Note 13. Following is a list of the children of Jesse and Elizabeth Evans. For information on their own spouses and children, see the page “Descendants of Jesse Evans.”

  • Ann (born about 1779; married James McCampbell on Dec. 17, 1795; died before 1841).
  • John B. (born about 1780; married Sally Newell on Jan. 28, 1802; died Oct. 14, 1825).
  • Jesse, Jr. (born about 1781; married Joanna (Johanna) Reeder; died before 1828)
  • Jane (Jenny) (born about 1782; married Thomas Farmer about 1802; died after 1841).
  • Elizabeth (Betsy or Betsey) (born about 1784; married Prospect K. Robbins on March 17, 1816; died in 1820s).
  • Joseph (born Sept. 29, 1785; married Elizabeth (Betsey) Smith on March 14, 1811; died Oct. 6, 1846).
  • Sally (born about 1786; married John Armstrong; died before 1841).
  • George Washington (born July 21, 1790; married Hannah Chribbs about 1816; died about January 1846).
  • Nancy (born Nov. 26, 1794; married George King on Feb. 4, 1813; died July 29, 1855).

Note 14. This information is in James S. Evans’s narrative described in Part II Note 18 and accompanying text.

Note 15. Montgomery (Fincastle) County, Va., Deed Book A, pp. 78-82 (executors of James Patton to George and Robert Breckenridge on June 24, 1774). The deed states that Patton obtained the land by patent on August 22, 1753, and that the land had been sold to John Vance, then to John Buchanan, and then to George Breckenridge.

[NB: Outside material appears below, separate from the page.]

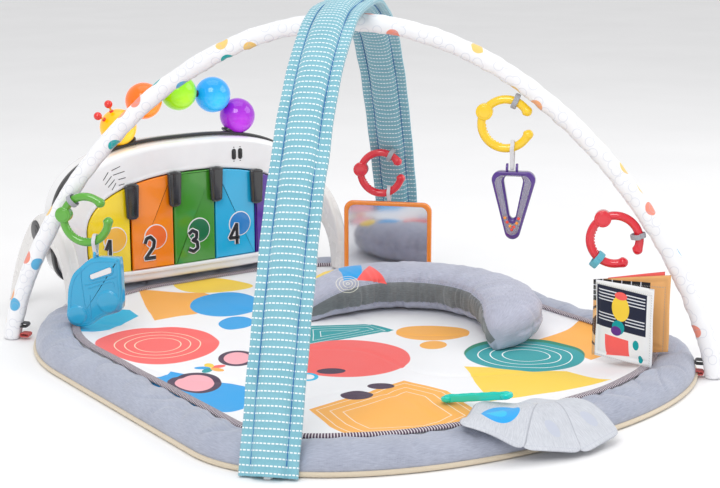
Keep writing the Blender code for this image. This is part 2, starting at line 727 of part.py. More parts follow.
def build_case(plastic):
    pivot = (PIANO_X, PIVOT_Y, PIVOT_Z)
    front = skin([body_ring(TRIM_FRONT - GAP), body_ring(0.378), body_ring(0.369, -0.002),
                  body_ring(FRONT_FACE, -0.006), bay_ring(FRONT_FACE), bay_ring(FRONT_FACE + WALL),
                  body_ring(FRONT_FACE + WALL, -0.008), body_ring(0.378, -WALL),
                  body_ring(TRIM_FRONT - GAP, -WALL)], looped=True)
    shell = finish("piano_front", mesh_from("piano_front", *front), plastic["white"], pivot)
    for k, x in enumerate(SWITCH_X):
        cut(shell, box((x - 0.0029, FRONT_FACE - 0.01, SWITCH_Z - 0.0072),
                       (x + 0.0029, FRONT_FACE + 0.01, SWITCH_Z + 0.0072)), f"switch_slot_{k}")

    trim = skin([body_ring(TRIM_FRONT, 0.0018), body_ring(TRIM_BACK, 0.0018), body_ring(TRIM_BACK, -WALL),
                 body_ring(TRIM_FRONT, -WALL)], looped=True)
    finish("piano_trim", mesh_from("piano_trim", *trim), plastic["black"], pivot)

    back = skin([body_ring(TRIM_BACK + GAP), body_ring(0.430, -0.001), body_ring(0.437, -0.005),
                 body_ring(BACK_FACE, -0.012)])
    shell = finish("piano_back", mesh_from("piano_back", *back), plastic["white"], pivot)
    hollow = skin([body_ring(TRIM_BACK - 0.01, -WALL), body_ring(0.428, -WALL - 0.001),
                   body_ring(BACK_FACE - WALL, -0.014)])
    cut(shell, hollow, "back_hollow")
    for side in (-1, 1):
        wall = (PIANO_X + side * BODY_HALF_WIDTH, PIVOT_Y, PIVOT_Z)
        hole = cylinder(wall, (1, 0, 0), PIVOT_RADIUS + 0.0004, 0.05)
        cut(shell, hole, f"pivot_hole_{side + 1}")
    door = box((PIANO_X - 0.050, BACK_FACE + GAP, 0.085), (PIANO_X + 0.050, BACK_FACE + 0.0023, 0.150))
    finish("battery_door", mesh_from("battery_door", *door), plastic["white"], (PIANO_X, PIVOT_Y, PIVOT_Z))


SWITCH_X = (PIANO_X + 0.069, PIANO_X + 0.080)
SWITCH_Z = 0.2135


def build_keys(plastic):
    colours = ("yellow", "orange", "green", "cyan", "purple")
    first = -KEY_COUNT * KEY_PITCH / 2
    for k in range(KEY_COUNT):
        low = max(first + k * KEY_PITCH, -BAY_HALF_WIDTH + 0.0008) + 0.0003
        high = min(first + (k + 1) * KEY_PITCH, BAY_HALF_WIDTH - 0.0008) - 0.0003
        x = low + (high - low) * (1 - np.cos(np.linspace(0, math.pi, 9))) / 2
        outline = np.vstack([np.column_stack([x, bay_limit(x, False, 0.0015)]),
                             np.column_stack([x[::-1], bay_limit(x[::-1], True, 0.0015)])])
        outline[:, 0] += PIANO_X
        slab = prism(outline, KEY_FRONT, KEY_FRONT + KEY_THICKNESS, 1)
        name = f"key_{k + 1}"
        middle = (PIANO_X + (low + high) / 2, KEY_FRONT, PIANO_MID_Z)
        finish(name, mesh_from(name, *slab), plastic[colours[k]], middle)

    for k in range(1, KEY_COUNT):
        x = PIANO_X + first + k * KEY_PITCH
        top = bay_limit(x - PIANO_X, True, 0.0) + 0.0040
        low = top - 0.0540
        outline = [(x - 0.0092, low + 0.003), (x - 0.0070, low), (x + 0.0070, low), (x + 0.0092, low + 0.003),
                   (x + 0.0115, top), (x - 0.0115, top)]
        name = f"black_key_{k}"
        raised = prism(outline, 0.3575, FRONT_FACE - GAP, 1)
        finish(name, mesh_from(name, *raised), plastic["black"], (PIANO_X, PIVOT_Y, PIVOT_Z))


def build_inside(plastic):
    pivot = (PIANO_X, PIVOT_Y, PIVOT_Z)
    board = box((PIANO_X - 0.150, 0.3790, 0.068), (PIANO_X + 0.150, 0.3806, 0.140))
    finish("circuit_board", mesh_from("circuit_board", *board), plastic["board"], pivot)
    rings = []
    for y, radius in ((0.3700, 0.0140), (0.3740, 0.0140), (0.3810, 0.0090), (0.3920, 0.0090)):
        ring = circle(radius, 12)
        rings.append(np.column_stack([ring[:, 0] + PIANO_X - 0.118, np.full(12, y), ring[:, 1] + 0.2060]))
    finish("speaker", mesh_from("speaker", *skin(rings)), plastic["black"], pivot)
    for name, x in zip(("volume_switch", "mode_switch"), SWITCH_X):
        slider = box((x - 0.0025, FRONT_FACE - 0.0024, SWITCH_Z - 0.0040),
                     (x + 0.0025, FRONT_FACE + 0.006, SWITCH_Z + 0.0040))
        finish(name, mesh_from(name, *slider), plastic["black"], (x, FRONT_FACE, SWITCH_Z))


BALLS = (("light_ball_1", -0.1005, 0.2642, "yellow"), ("light_ball_2", -0.0580, 0.2995, "orange"),
         ("light_ball_3", 0.0, 0.3075, "lime"), ("light_ball_4", 0.0580, 0.2995, "cyan"),
         ("light_ball_5", 0.1005, 0.2642, "purple"))


def build_lights(plastic):
    for name, x, z, colour in BALLS:
        body = ball((PIANO_X + x, BALL_Y, z), BALL_RADIUS)
        made = finish(name, mesh_from(name, *body), plastic[colour], (PIANO_X, PIVOT_Y, PIVOT_Z))
        if name == "light_ball_1":
            head = made
    middle = Vector((PIANO_X + BALLS[0][1], BALL_Y, BALLS[0][2]))
    for k, lean in enumerate((Vector((-0.86, -0.10, 0.50)), Vector((-0.42, -0.10, 0.90)))):
        lean = lean.normalized()
        reaches = (-0.004, 0.004, 0.007, 0.011, 0.015, 0.017)
        path = np.array([middle + lean * (BALL_RADIUS + along) for along in reaches])
        swell = np.array([0.3, 0.25, 0.8, 1.0, 0.8, 0.2])
        feeler = skin(sweep_rings(path, circle(0.0062, 8), (0, 1, 0), swell))
        cut(head, feeler, f"feeler_{k}", "UNION")


LEG_OUTER = ((0.296, 0.0), (0.299, 0.045), (0.312, 0.092), (0.335, 0.130), (0.364, 0.152), (0.402, 0.152),
             (0.440, 0.132), (0.478, 0.092), (0.508, 0.046), (0.528, 0.0))
LEG_INNER = ((0.326, 0.0), (0.330, 0.035), (0.341, 0.064), (0.357, 0.084), (0.374, 0.094), (0.396, 0.094),
             (0.420, 0.083), (0.446, 0.058), (0.474, 0.028), (0.494, 0.0))
STAND_TOP = 0.152
LEG_THICKNESS = 0.017


def build_stand(plastic):
    """Two arched side stands; the front foot of each rests on the mat, so its tip is higher."""
    for name, side, front_z in (("stand_leg_left", -1, RIM_TOP + GAP), ("stand_leg_right", 1, 0.0282)):
        outline = []
        for y, z in LEG_OUTER + LEG_INNER[::-1]:
            floor = front_z if y < 0.40 else 0.0
            outline.append((y, floor + z * (1 - floor / STAND_TOP)))
        inner = PIANO_X + side * (BODY_HALF_WIDTH + 0.003)
        outer = inner + side * LEG_THICKNESS
        slab = prism(outline, min(inner, outer), max(inner, outer), 0)
        leg = finish(name, mesh_from(name, *slab), plastic["white"], (inner, PIVOT_Y, PIVOT_Z))
        reach = PIANO_X + side * (BODY_HALF_WIDTH - 0.0085)
        pin_middle = ((reach + outer - side * 0.004) / 2, PIVOT_Y, PIVOT_Z)
        pin = cylinder(pin_middle, (1, 0, 0), PIVOT_RADIUS, abs(outer - side * 0.004 - reach))
        cut(leg, pin, name + "_trunnion", "UNION")


def main():
    clear_scene()
    cloth = {
        "cream": material("cream binding", (0.86, 0.85, 0.78), 0.9),
        "print": material("printed pad", (0.90, 0.90, 0.90), 0.9),
        "grey": material("heather grey", (0.50, 0.52, 0.58), 0.95),
        "stripe": material("striped piping", (0.20, 0.15, 0.20), 0.9),
        "white_print": material("printed sleeve", (0.86, 0.87, 0.88), 0.9),
        "aqua": material("aqua strap", (0.30, 0.66, 0.78), 0.9),
        "webbing_grey": material("grey webbing", (0.50, 0.50, 0.52), 0.9),
        "webbing_white": material("white webbing", (0.88, 0.88, 0.88), 0.9),
        "page_dark": material("dark page", (0.10, 0.10, 0.14), 0.9),
        "page_tan": material("tan page", (0.80, 0.55, 0.28), 0.9),
        "page_coral": material("coral page", (0.85, 0.33, 0.33), 0.9),
        "ribbon": material("cyan ribbon", (0.25, 0.68, 0.75), 0.8),
        "card": material("card", (0.78, 0.78, 0.80), 0.8),
    }
    plastic = {
        "tube": material("tube", (0.35, 0.36, 0.38), 0.4),
        "green": material("green", (0.16, 0.50, 0.08), 0.3),
        "yellow": material("yellow", (0.95, 0.72, 0.02), 0.3),
        "red": material("red", (0.85, 0.03, 0.03), 0.3),
        "cyan": material("cyan", (0.03, 0.48, 0.75), 0.3),
        "purple": material("purple", (0.20, 0.03, 0.42), 0.3),
        "orange": material("orange", (0.95, 0.35, 0.02), 0.3),
        "lime": material("lime", (0.45, 0.85, 0.05), 0.3),
        "teal": material("teal", (0.03, 0.65, 0.55), 0.3),
        "clear": material("clear", (0.85, 0.82, 0.85), 0.1, 0.0, 0.4),
        "mirror": material("mirror", (0.85, 0.85, 0.85), 0.05, 1.0),
        "white": material("white", (0.88, 0.88, 0.88), 0.2),
        "black": material("black", (0.01, 0.01, 0.01), 0.15),
        "board": material("board", (0.02, 0.25, 0.08), 0.5),
    }
    build_mat(cloth)
    build_arches(cloth, plastic)
    build_toys(cloth, plastic)
    build_pillow(cloth)
    build_cards(cloth, plastic)
    build_case(plastic)
    build_keys(plastic)
    build_inside(plastic)
    build_lights(plastic)
    build_stand(plastic)


main()
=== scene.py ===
"""Looks of the activity play gym: stuffed mat, printed sleeve, stitched strap, hanging toys, book, pillow
and piano.

Metres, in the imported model's frame: the origin is the mat's centre on the floor and +Y points at the piano.
"""
import math

import bmesh
import bpy
import numpy as np
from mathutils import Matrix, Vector


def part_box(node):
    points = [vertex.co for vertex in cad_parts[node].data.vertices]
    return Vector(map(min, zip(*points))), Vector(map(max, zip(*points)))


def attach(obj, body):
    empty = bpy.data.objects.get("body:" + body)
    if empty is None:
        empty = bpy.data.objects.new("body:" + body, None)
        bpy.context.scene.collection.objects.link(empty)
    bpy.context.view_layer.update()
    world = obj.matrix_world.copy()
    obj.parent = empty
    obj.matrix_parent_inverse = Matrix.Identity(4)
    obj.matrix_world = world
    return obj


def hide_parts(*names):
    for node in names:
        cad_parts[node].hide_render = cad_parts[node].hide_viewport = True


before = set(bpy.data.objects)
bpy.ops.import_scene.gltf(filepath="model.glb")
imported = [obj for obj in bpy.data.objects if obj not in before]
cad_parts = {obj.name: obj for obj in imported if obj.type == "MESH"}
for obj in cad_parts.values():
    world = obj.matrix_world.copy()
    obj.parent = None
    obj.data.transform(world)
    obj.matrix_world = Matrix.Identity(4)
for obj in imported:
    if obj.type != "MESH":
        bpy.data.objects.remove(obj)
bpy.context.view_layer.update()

# ---------------------------------------------------------------- camera

CAMERA_PLACE = Vector((-1.17824, -1.71383, 0.63010))
CAMERA_AIM = Vector((0.55808, 0.79875, -0.22481))
CAMERA_LENS = 81.243

camera = bpy.data.objects.new("camera", bpy.data.cameras.new("camera"))
bpy.context.scene.collection.objects.link(camera)
camera.location = CAMERA_PLACE
camera.rotation_euler = CAMERA_AIM.to_track_quat("-Z", "Y").to_euler()
camera.data.lens = CAMERA_LENS
bpy.context.scene.camera = camera
bpy.context.scene.view_settings.view_transform = "Standard"

# ---------------------------------------------------------------- meshes


def solid_mesh(name, points, faces, uv=None):
    """A mesh from arrays of points and faces, with its faces turned outwards and one UV pair for each face
    corner."""
    mesh = bpy.data.meshes.new(name)
    mesh.from_pydata(points, [], faces)
    if uv is not None:
        layer = mesh.uv_layers.new(name="UVMap")
        layer.data.foreach_set("uv", np.asarray(uv, np.float32).ravel())
    work = bmesh.new()
    work.from_mesh(mesh)
    bmesh.ops.recalc_face_normals(work, faces=work.faces)
    work.to_mesh(mesh)
    work.free()
    mesh.shade_smooth()
    for face in mesh.polygons:
        if len(face.vertices) > 4:
            face.use_smooth = False
    return mesh


def grid_faces(rows, columns, wrap_rows, wrap_columns):
    """Quads between neighbouring points of a grid, with the row and column numbers of each corner before
    wrapping."""
    r = np.arange(rows if wrap_rows else rows - 1)
    c = np.arange(columns if wrap_columns else columns - 1)
    r, c = (a.ravel() for a in np.meshgrid(r, c, indexing="ij"))
    corner_r = np.stack([r, r, r + 1, r + 1], 1)
    corner_c = np.stack([c, c + 1, c + 1, c], 1)
    return (corner_r % rows) * columns + corner_c % columns, corner_r, corner_c


def surface(points, u=None, v=None, wrap_rows=False, wrap_columns=False, caps=False):
    """Points on a grid of rows and columns made into faces; caps close the first and last row with a middle
    point.

    u and v are lengths along the rows and columns, one more than the grid where it wraps.
    """
    points = np.asarray(points, float)
    rows, columns = points.shape[:2]
    faces, corner_r, corner_c = grid_faces(rows, columns, wrap_rows, wrap_columns)
    u = np.arange(rows + 1) / rows if u is None else np.asarray(u, float)
    v = np.arange(columns + 1) / columns if v is None else np.asarray(v, float)
    uv = np.stack([u[corner_r], v[corner_c]], -1).reshape(-1, 2)
    flat = points.reshape(-1, 3)
    faces = faces.tolist()
    if caps:
        for row in (0, rows - 1):
            middle = len(flat)
            flat = np.vstack([flat, points[row].mean(0)])
            ring = row * columns + np.arange(columns)
            fan = np.stack([ring, np.roll(ring, -1), np.full(columns, middle)], 1)
            faces += fan.tolist()
            step = np.stack([v[:columns], v[1:columns + 1], v[:columns]], 1)
            uv = np.vstack([uv, np.stack([np.full_like(step, u[row]), step], -1).reshape(-1, 2)])
    return flat, faces, uv


def together(parts):
    """Several surfaces as one set of points, faces and UVs."""
    start = 0
    points, faces, uv = [], [], []
    for part_points, part_faces, part_uv in parts:
        points.append(part_points)
        faces += [[start + k for k in face] for face in part_faces]
        uv.append(part_uv)
        start += len(part_points)
    return np.vstack(points), faces, np.vstack(uv)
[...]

The intervening transactions had not been recorded, necessitating the recording of the deed from Patton to the Breckenridges.

Note 16. The entry in the Montgomery County, Va., order book is lost in the tattered page edges, but the information is preserved in the index, as shown in the image accompanying the text. Page 163 covers sessions in early March 1778.

Note 17. George W.L. Bickley, History of the Settlement and Indian Wars of Tazewell County, Virginia, Cincinnati: Morgan & Co. (1852), pp. 203-13.